71. On perfectionna l’art de communiquer par des coups alphabétiques, mais le moyen était toujours très long ; cependant on en obtint d’une certaine étendue, ainsi que d’intéressantes révélations sur le monde des Esprits. Ceux-ci en indiquèrent d’autres, et c’est à eux que l’on doit le moyen des communications écrites.
Les premières communications de ce genre eurent lieu en adaptant un crayon au pied d’une table légère posé sur une feuille de papier. La table, mise en mouvement par l’influence d’un médium, se mit à tracer des caractères, puis des mots et des phrases.

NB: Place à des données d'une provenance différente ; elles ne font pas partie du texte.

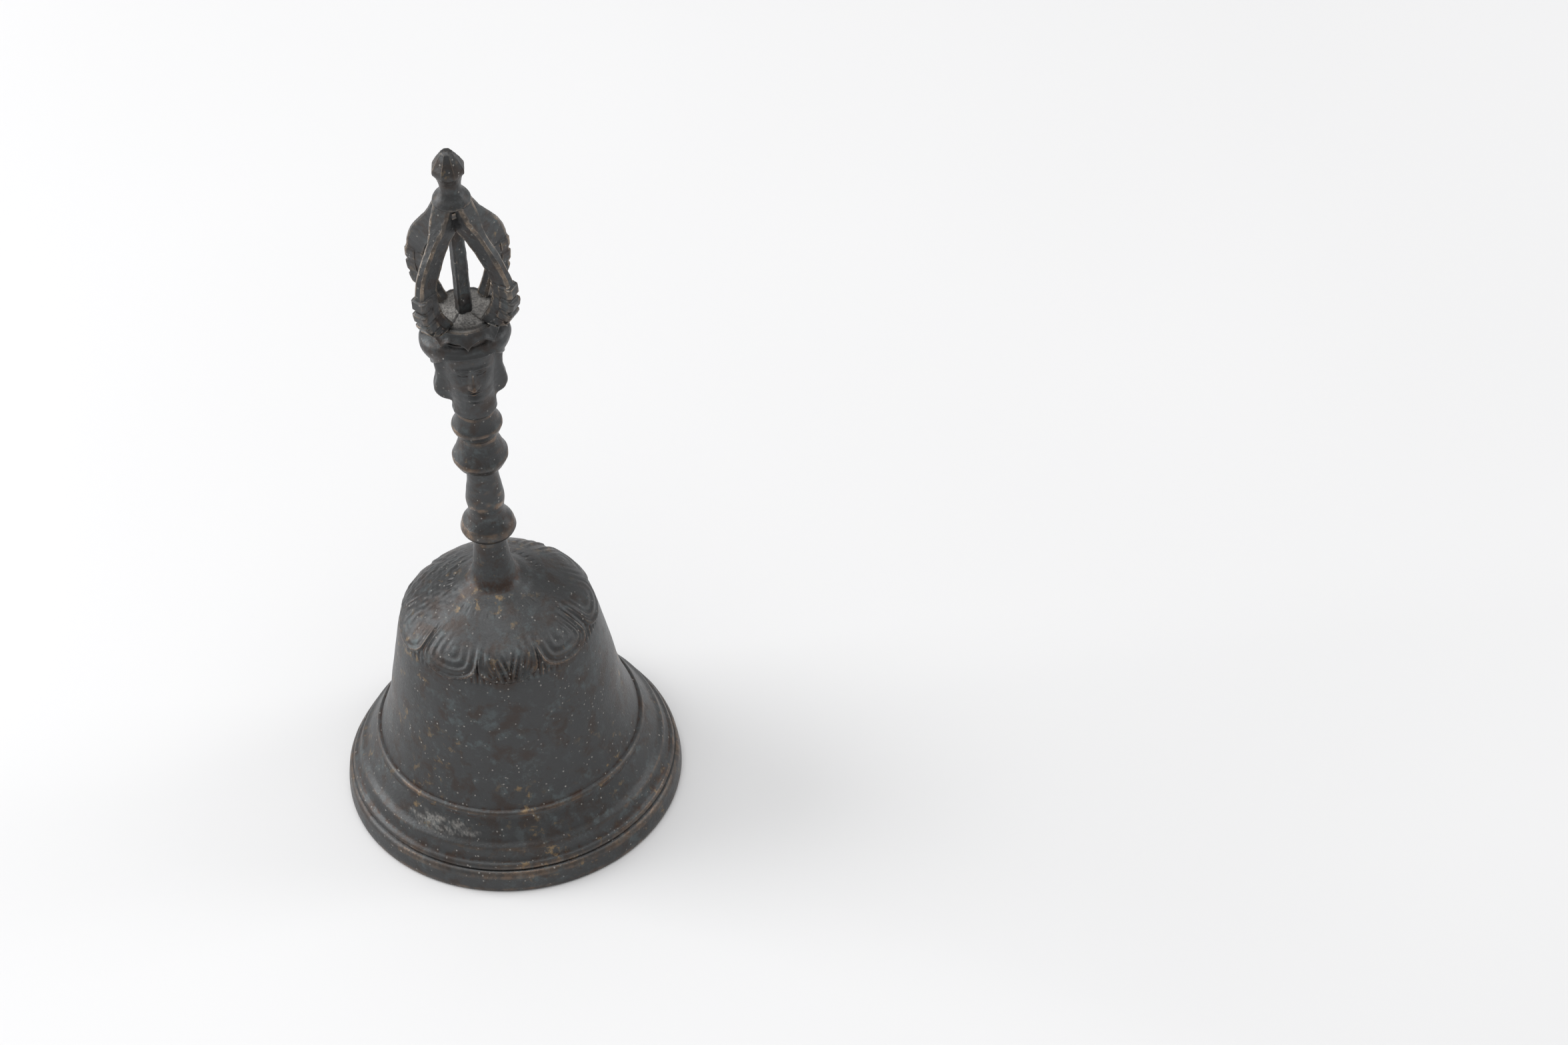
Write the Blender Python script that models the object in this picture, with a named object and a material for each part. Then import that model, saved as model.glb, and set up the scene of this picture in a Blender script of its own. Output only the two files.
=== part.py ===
"""Five-pronged vajra handbell, modelled as the castings and iron parts it is assembled from.

Frame: origin at the centre of the rim's underside, +Z up along the handle, -Y is the front.
Lengths are written in millimetres and scaled to metres by MM where a mesh is made.
"""
import math

import bmesh
import bpy
from mathutils import Matrix, Vector

MM = 0.001
GAP = 0.3

# Bell cup: outside radius at each height, from the rim up to the top of the neck.
RIM_RADIUS = 40.0
LIP = [(RIM_RADIUS, 0.0), (40.1, 1.4), (39.2, 5.8), (38.4, 6.2), (38.3, 7.4)]
FLARE = [(37.4, 9.0), (35.9, 10.8), (35.5, 11.8), (34.2, 13.8), (32.9, 16.0), (31.7, 17.8)]
WAIST = [(31.2, 18.9), (29.7, 22.4), (28.6, 26.0), (27.3, 31.0), (26.5, 36.5), (25.5, 42.0)]
SHOULDER = [(24.6, 47.0), (23.7, 52.0), (22.6, 54.9), (20.2, 57.8), (16.4, 60.8), (12.2, 63.4)]
NECK_FILLET = [(8.9, 65.4), (6.3, 67.0), (4.9, 69.0), (4.3, 71.6)]
NECK_TOP_RADIUS = 3.6
NECK_TOP_Z = 81.2
# Bell cup: inside radius at each height, from the crown seat down to the rim.
CROWN_SEAT_RADIUS = 8.0
CROWN_SEAT_Z = 62.0
INSIDE = [(12.6, 60.4), (17.4, 56.6), (20.2, 53.0), (21.4, 49.0), (23.0, 41.0), (24.3, 33.0)]
INSIDE_FLARE = [(26.2, 26.0), (28.6, 20.2), (31.6, 14.6), (34.4, 10.4), (36.2, 6.0), (36.8, 0.0)]
BELL_SIDES = 48

# Handle castings, which are threaded on the tie rod.
ROD_RADIUS = 1.5
ROD_SIDES = 16
ROD_HOLE_RADIUS = ROD_RADIUS + GAP
ROD_BOTTOM_Z = 58.4
ROD_TOP_Z = 150.0
SHAFT = [(4.6, 81.5), (5.4, 81.9), (6.5, 83.4), (5.9, 85.4), (4.5, 87.4), (4.2, 89.0), (4.5, 92.3),
         (4.1, 96.5), (3.6, 100.4), (3.7, 103.4)]
LOWER_BEAD = [(4.6, 103.7), (5.2, 104.3), (6.3, 106.9), (5.6, 109.4), (4.5, 111.8), (4.1, 113.3)]
UPPER_BEAD = [(4.3, 113.6), (4.8, 114.4), (5.5, 116.3), (5.0, 118.6), (4.3, 120.6), (4.2, 121.3)]
TURNED_SIDES = 28

# Mask head: depth from the axis to the face at each height, with the sides added to it.
HEAD_FACE = [(121.6, 4.7), (122.3, 5.1), (124.4, 5.2), (125.2, 5.4), (126.6, 5.7), (129.4, 6.0),
             (132.4, 6.1), (135.6, 6.2), (139.0, 6.2), (141.6, 6.0), (143.5, 5.7)]
EAR_SPREAD = [0.0, 0.0, 0.0, 1.6, 2.5, 2.7, 2.0, 0.9, 0.3, 0.2, 0.2]
EAR_HALF_ANGLE = math.radians(18.0)
HEAD_SIDES = 32
HANDLE_TURN = math.radians(10.0)

# Headdress: a cap over the head, high over the brow and low at the sides and the back.
CAP_TOP_Z = 146.9
CAP_TOP_RADIUS = 7.2
CAP_SEAT_Z = 143.8
CAP_BROW_Z = 143.2
CAP_SIDE_Z = 136.6
CAP_HEAD_Z = 135.0
CAP_SIDE_START = math.radians(35.0)
CAP_SIDE_RAMP = math.radians(55.0)
CAP_HALF_WIDTH = 10.0
CAP_HALF_DEPTH = 8.6
CAP_BROW_DEPTH = 7.7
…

On simplifia successivement ce moyen en se servant de petites tables grandes comme la main, faites exprès, puis de corbeilles, de boîtes de carton, et enfin de simples planchettes. L’écriture était aussi courante, aussi rapide et aussi facile qu’avec la main, mais on reconnut plus tard que tous ces objets n’étaient, en définitive, que des appendices, véritables porte-crayons dont on pouvait se passer, en tenant soi-même le crayon ; la main, entraînée par un mouvement involontaire, écrivait sous l’impulsion imprimée par l’Esprit, et sans le concours de la volonté ni de la pensée du médium. Dès lors, les communications d’outre-tombe n’eurent pas plus de bornes que la correspondance habituelle entre vivants. Nous reviendrons sur ces différents moyens que nous expliquerons en détail ; nous les avons rapidement esquissés pour montrer la succession des faits qui ont conduit à constater, dans ces phénomènes, l’intervention d’intelligences occultes, autrement dit des Esprits.